Man and Biosphere Reserves, like World Heritage Sites and Geoparks, are of course, a product of UNESCO, the United Nations Educational, Scientific and Cultural Organisation. There are six ‘Biospheres’ in British waters when you include the Isle of Man, and two more in Ireland, contributing to the 669 total in 120 countries around the world. Several more are queuing up to qualify, including the Isle of Wight.
The IUCN National Committee UK has had a connection to the UNESCO UK MAB National Committee for some years and this collaboration aims to help with the conservation of biodiversity in these demonstration models striving for sustainable development. The invitation to join the UK MAB Committee at its latest meeting near Dublin earlier this week was willingly accepted and over the two days much information was exchanged between UK representatives and with Irish colleagues.

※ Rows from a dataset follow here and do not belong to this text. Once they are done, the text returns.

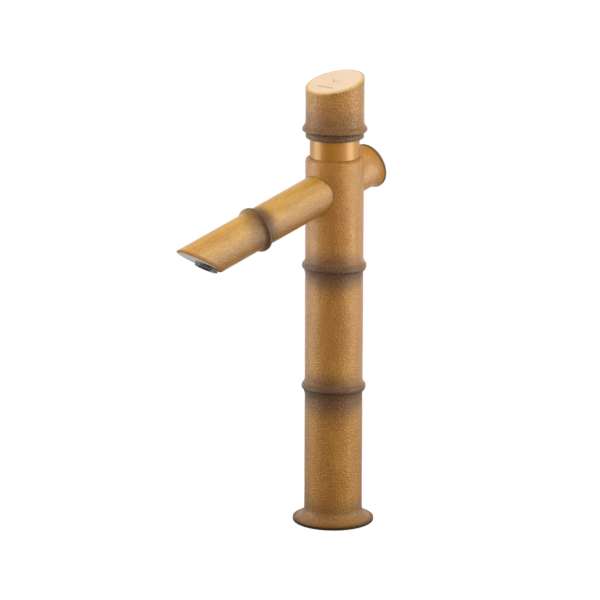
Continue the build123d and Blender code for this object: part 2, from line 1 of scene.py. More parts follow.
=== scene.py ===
# %% [markdown]
# # A press tap cast as a bamboo stem
# The real object is a single-hole basin tap. Its column, spout, branch stub and cap are metal castings,
# painted like bamboo: ochre with a sandy grain, scorched brown at every node. The cap is pressed down on
# a satin gold sleeve and comes back by itself. The packed model gives every piece its place and size, and
# this script adds what a caster and a painter would: uneven rings, the scar under each ring, and paint.
# The paint also carries painted light and shade: a golden sheen at the sides, lighter tops on the branches,
# a highlight on the cap's rim, and shade round the nodes, darkest under the scars.

# %% Load the packed model
import json
import math

import bpy
import numpy as np
from mathutils import Matrix, Vector


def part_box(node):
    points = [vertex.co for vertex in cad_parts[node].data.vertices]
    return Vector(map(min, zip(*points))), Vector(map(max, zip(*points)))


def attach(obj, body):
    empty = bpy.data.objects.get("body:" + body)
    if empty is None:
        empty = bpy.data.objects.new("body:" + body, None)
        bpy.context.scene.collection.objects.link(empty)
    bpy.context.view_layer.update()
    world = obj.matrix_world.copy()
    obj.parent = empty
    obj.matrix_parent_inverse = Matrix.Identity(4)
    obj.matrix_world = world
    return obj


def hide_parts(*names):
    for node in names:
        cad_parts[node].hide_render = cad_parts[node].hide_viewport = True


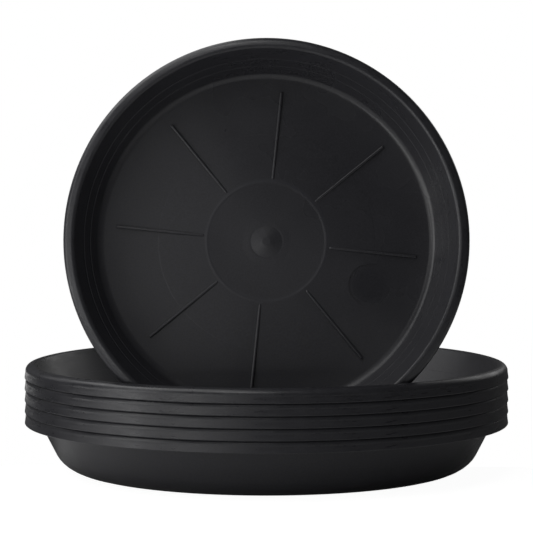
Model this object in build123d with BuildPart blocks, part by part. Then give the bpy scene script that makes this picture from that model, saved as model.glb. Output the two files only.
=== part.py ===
from build123d import *
from dataclasses import dataclass
from math import cos, radians, sin, sqrt, tan
import os

# Set of round plant saucers, each one thin moulding: five large ones nested in a
# stack, and a smaller one standing on its rim inside the top one.
# Millimetres. Origin at the centre of the lowest base, +Z up, the open face of the
# standing saucer towards -Y.

# ---- shared by both mouldings ----
wall = 1.5                 # floor and lower wall
wall_angle = 27.0          # wall, from vertical
lip_wall = 1.5             # under the crown and the skirt
skirt_edge = 1.3           # free edge of the skirt
edge_round = 0.5           # outer corner of that edge
flare_round = 6.0          # where the face begins to flare out to that edge
crown_round = 2.5          # inner corner of the crown
crown_slope = 15.0         # crown falls outwards
ledge = 0.2                # each of the two ledges inside the wall
rib_count = 8
rib_width = 1.4
bead_width = 1.6
bead_height = 0.3
mark_depth = 0.4           # round recess in the floor, left bare
mark_angle = -17.0         # from the first rib
dome_top_radius = 3.0
dome_top_round = 3.0
dome_foot_round = 6.0      # the dome's side sweeps out into the floor
round_margin = 0.1         # straight left at each end of the lip's inner round

# ---- large saucer, the stack ----
large_rim_radius = 160.0
large_height = 40.4
large_lip_width = 6.9
large_lip_drop = 9.5
large_shoulder_radius = 4.0
large_edge_flare = 0.6
large_flare_height = 4.2
large_upper_ledge_drop = 15.6
large_lower_ledge_drop = 23.4
large_corner_radius = 19.5
large_foot_width = 9.0
large_floor_rise = 1.5
large_rib_gap = 1.5
large_bead_radius = 47.5
large_dome_radius = 14.0
large_dome_height = 2.4
large_mark_radius = 17.0
large_mark_distance = 90.0

# ---- small saucer, the standing one ----
small_rim_radius = 125.0
small_height = 28.0
small_lip_width = 6.7
small_lip_drop = 7.5
small_shoulder_radius = 3.4
small_edge_flare = 0.5
small_flare_height = 3.0
small_upper_ledge_drop = 11.4
small_lower_ledge_drop = 17.8
small_corner_radius = 7.1
small_foot_width = 12.7
small_floor_rise = 1.3
small_rib_gap = 6.9
small_bead_radius = 37.2
small_dome_radius = 11.0
small_dome_height = 2.0
small_mark_radius = 13.3
small_mark_distance = 70.5

# ---- how they stand together ----
stack_count = 5
stack_turn = 50.0          # each saucer is dropped in at its own turn
seat_clearance = 0.3       # skirt edge over the shoulder below
lean = 6.0                 # standing saucer, back from vertical
stand_turn = -5.8          # its ribs, about its own axis
stand_back = 38.5          # its lowest point, from the rim of the stack
stand_clearance = 0.3      # its lowest point, over the floor


@dataclass
class Saucer:
    """Sizes of one moulding."""

    rim_radius: float
    height: float
    lip_width: float
    lip_drop: float
    shoulder_radius: float
    edge_flare: float
    flare_height: float
    upper_ledge_drop: float
    lower_ledge_drop: float
    corner_radius: float
    foot_width: float
    floor_rise: float
    rib_gap: float
    bead_radius: float
    dome_radius: float
    dome_height: float
    mark_radius: float
    mark_distance: float

    def inner_radius(self, drop, ledges=0):
        """Inside of the wall at a drop below the crown, past so many ledges."""
        return self.rim_radius - self.lip_width - drop * tan(radians(wall_angle)) - ledges * ledge

    def outer_radius(self, drop):
        """Outside of the wall at a drop below the crown."""
        return self.inner_radius(drop, ledges=2) + wall / cos(radians(wall_angle))

    def foot_radius(self):
        """Where the round corner ends and the flat foot begins."""
        half_turn = radians(90 - wall_angle) / 2
        return self.outer_radius(self.height) - self.corner_radius * tan(half_turn)

    def shoulder_centre(self):
        """Radius and drop of the centre of the shoulder's round."""
        slope = radians(crown_slope)
        centre_radius = self.rim_radius - self.edge_flare - self.shoulder_radius
        run = centre_radius - self.inner_radius(0)
        return centre_radius, (self.shoulder_radius + run * sin(slope)) / cos(slope)

    def nest_pitch(self):
        """Step from one nested saucer to the next: the skirt's free edge comes to
        rest on the shoulder of the saucer below."""
        centre_radius, centre_drop = self.shoulder_centre()
        reach = self.shoulder_radius + seat_clearance
        across = self.rim_radius - skirt_edge - centre_radius
        return self.lip_drop - centre_drop + sqrt(reach**2 - across**2)


large = Saucer(
    large_rim_radius, large_height, large_lip_width, large_lip_drop, large_shoulder_radius,
    large_edge_flare, large_flare_height, large_upper_ledge_drop, large_lower_ledge_drop, large_corner_radius,
    large_foot_width, large_floor_rise, large_rib_gap, large_bead_radius, large_dome_radius,
    large_dome_height, large_mark_radius, large_mark_distance,
)
small = Saucer(
    small_rim_radius, small_height, small_lip_width, small_lip_drop, small_shoulder_radius,
    small_edge_flare, small_flare_height, small_upper_ledge_drop, small_lower_ledge_drop, small_corner_radius,
    small_foot_width, small_floor_rise, small_rib_gap, small_bead_radius, small_dome_radius,
    small_dome_height, small_mark_radius, small_mark_distance,
)


def section_outline(size):
    """Half section as (radius, height, fillet), from the axis over the floor, the wall
    and the lip, and back along the underside."""
    height = size.height
    centre_radius, centre_drop = size.shoulder_centre()
    face_radius = size.rim_radius - size.edge_flare
    edge_height = height - size.lip_drop
    slope = tan(radians(crown_slope))
    crown_radius = size.inner_radius(0)
    lip_round = size.shoulder_radius - lip_wall
    hollow_drop = centre_drop - lip_round
    foot_inside = size.foot_radius() - size.foot_width
    raised_floor = wall + size.floor_rise
    bead_inside = size.bead_radius - bead_width / 2
    bead_outside = size.bead_radius + bead_width / 2
    bead_top = raised_floor + bead_height
    top = [
        (0, raised_floor + size.dome_height, 0),
        (dome_top_radius, raised_floor + size.dome_height, dome_top_round),
        (size.dome_radius, raised_floor, dome_foot_round),
        (bead_inside, raised_floor, 0),
        (bead_inside, bead_top, bead_height / 2),
        (bead_outside, bead_top, bead_height / 2),
        (bead_outside, raised_floor, 0),
        (foot_inside, wall, 0),
        (size.inner_radius(height - wall, ledges=2), wall, size.corner_radius - wall),
        (size.inner_radius(size.lower_ledge_drop, ledges=2), height - size.lower_ledge_drop, 0),
        (size.inner_radius(size.lower_ledge_drop, ledges=1), height - size.lower_ledge_drop, 0),
        (size.inner_radius(size.upper_ledge_drop, ledges=1), height - size.upper_ledge_drop, 0),
        (size.inner_radius(size.upper_ledge_drop), height - size.upper_ledge_drop, 0),
        (crown_radius, height, crown_round),
        (face_radius, height - (face_radius - crown_radius) * slope, size.shoulder_radius),
        (face_radius, edge_height + size.flare_height, flare_round),
        (size.rim_radius, edge_height, edge_round),
    ]
    underside = [
        (size.rim_radius - skirt_edge, edge_height, 0),
        (face_radius - lip_wall, height - centre_drop, 0),
        (face_radius - lip_wall, height - hollow_drop, lip_round - round_margin),
        (size.outer_radius(hollow_drop), height - hollow_drop, 0),
        (size.outer_radius(height), 0, size.corner_radius),
        (foot_inside, 0, 0),
        (size.bead_radius, size.floor_rise, 0),
        (size.dome_radius, size.floor_rise, dome_foot_round),
        (dome_top_radius, size.floor_rise + size.dome_height, dome_top_round),
        (0, size.floor_rise + size.dome_height, 0),
    ]
    return top + underside


def make_saucer(seat, size):
    """One saucer standing on the plane seat, its first rib along the plane's X."""
    section = Plane(origin=seat.origin, x_dir=seat.x_dir, z_dir=-seat.y_dir)
    outline = section_outline(size)
    rib_outside = size.foot_radius() - size.rib_gap
    rib_inside = size.bead_radius
    with BuildPart() as saucer:
        with BuildSketch(section):
            with BuildLine():
                FilletPolyline(
                    *[(radius, height) for radius, height, _ in outline],
                    radius=[fillet for _, _, fillet in outline],
                    close=True,
                )
            make_face()
        revolve(axis=Axis(seat.origin, seat.z_dir))

        # ribs: level on top, so they run out where the floor has risen to meet them
        with BuildSketch(seat.offset(wall)):
            with PolarLocations((rib_inside + rib_outside) / 2, rib_count):
                SlotOverall(rib_outside - rib_inside, rib_width)
        extrude(amount=size.floor_rise)

        # round recess, bare
        with BuildSketch(seat.offset(wall + size.floor_rise)):
            with PolarLocations(size.mark_distance, 1, start_angle=mark_angle):
                Circle(size.mark_radius)
        extrude(amount=-mark_depth - size.floor_rise, mode=Mode.SUBTRACT)
    return saucer


os.makedirs("parts", exist_ok=True)
pitch = large.nest_pitch()
print(f"nest pitch {pitch:.2f}, stack height {large.height + (stack_count - 1) * pitch:.1f}")

# the stack, each saucer turned a little further than the one below
for index in range(stack_count):
    turn = radians(index * stack_turn)
    place = Plane(origin=(0, 0, index * pitch), x_dir=(cos(turn), sin(turn), 0), z_dir=(0, 0, 1))
    nested = make_saucer(place, large)
    nested.part.label = f"saucer_{index + 1}"
    export_step(nested.part, f"parts/{nested.part.label}.step")

# the standing saucer: its skirt edge stands on the floor of the top one
floor_level = (stack_count - 1) * pitch + wall
tilt = radians(lean)
edge_height = small.height - small.lip_drop
lowest_y = stand_back - large_rim_radius
centre_y = lowest_y + edge_height * cos(tilt) + small_rim_radius * sin(tilt)
centre_z = floor_level + stand_clearance - edge_height * sin(tilt) + small_rim_radius * cos(tilt)
facing = Vector(0, -cos(tilt), sin(tilt))
across = Vector(1, 0, 0).rotate(Axis((0, 0, 0), facing), stand_turn)
upright = make_saucer(Plane(origin=(0, centre_y, centre_z), x_dir=across, z_dir=facing), small)
upright.part.label = "upright_saucer"
export_step(upright.part, "parts/upright_saucer.step")
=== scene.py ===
from math import cos, degrees, pi, radians, sin, tan

import bpy
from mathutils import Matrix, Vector


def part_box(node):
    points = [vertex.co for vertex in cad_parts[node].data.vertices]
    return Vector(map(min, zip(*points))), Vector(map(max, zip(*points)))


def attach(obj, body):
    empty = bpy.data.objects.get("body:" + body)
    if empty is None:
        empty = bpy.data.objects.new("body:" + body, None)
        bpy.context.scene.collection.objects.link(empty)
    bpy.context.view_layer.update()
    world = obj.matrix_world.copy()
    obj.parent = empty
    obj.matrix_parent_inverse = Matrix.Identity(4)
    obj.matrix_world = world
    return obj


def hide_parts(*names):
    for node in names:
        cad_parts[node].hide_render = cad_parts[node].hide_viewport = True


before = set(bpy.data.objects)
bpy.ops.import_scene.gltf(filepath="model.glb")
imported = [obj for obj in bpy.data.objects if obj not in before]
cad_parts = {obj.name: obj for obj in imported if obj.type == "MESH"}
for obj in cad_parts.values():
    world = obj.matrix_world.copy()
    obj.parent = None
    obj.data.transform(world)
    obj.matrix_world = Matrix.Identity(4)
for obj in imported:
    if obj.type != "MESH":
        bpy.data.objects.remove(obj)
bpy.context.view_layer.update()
print("frame loaded,", len(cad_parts), "saucers")

mm = 0.001


def toLinear(hexColour):
    # sRGB hex to the linear colour that the shaders take
    channels = [int(hexColour[i:i + 2], 16) / 255 for i in (1, 3, 5)]
    return [c / 12.92 if c <= 0.04045 else ((c + 0.055) / 1.055) ** 2.4 for c in channels] + [1]


def addNode(tree, kind, settings=None, links=None):
    # settings: attributes, and inputs by name or number; links: input to the socket that feeds it
    node = tree.nodes.new(kind)
    for name, value in (settings or {}).items():
        if isinstance(name, int) or name in node.inputs:
            node.inputs[name].default_value = value
        else:
            setattr(node, name, value)
    for name, socket in (links or {}).items():
        tree.links.new(socket, node.inputs[name])
    return node


def pickOnly(*pieces):
    bpy.ops.object.select_all(action="DESELECT")
    for piece in pieces:
        piece.select_set(True)
    bpy.context.view_layer.objects.active = pieces[0]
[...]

Notably, the next biennial European Conference of Man and Biosphere Reserves (EuroMAB) will take place in April 2019 at Dublin Castle hosted by the Dublin Bay Biosphere Reserve. This event is expected to have a wide ranging programme set against the delivery of the Lima Action Plan and reporting against the UN’s Sustainable Development Goals. This should also include some assessment of these biosphere’s contribution to achieving the Aichi Targets of the Convention on Biological Diversity as we approach the end of the UN Decade on Biodiversity in 2020.
Reaching out across our institutional boundaries was a valuable and interesting experience and we are stronger for it. The opportunity to visit Dublin also enabled a fruitful meeting with representatives of Ireland’s new (and currently only) IUCN Member, the Irish Environmental Network. It is hoped that they will be joined in IUCN membership by an Irish government agency member later this year.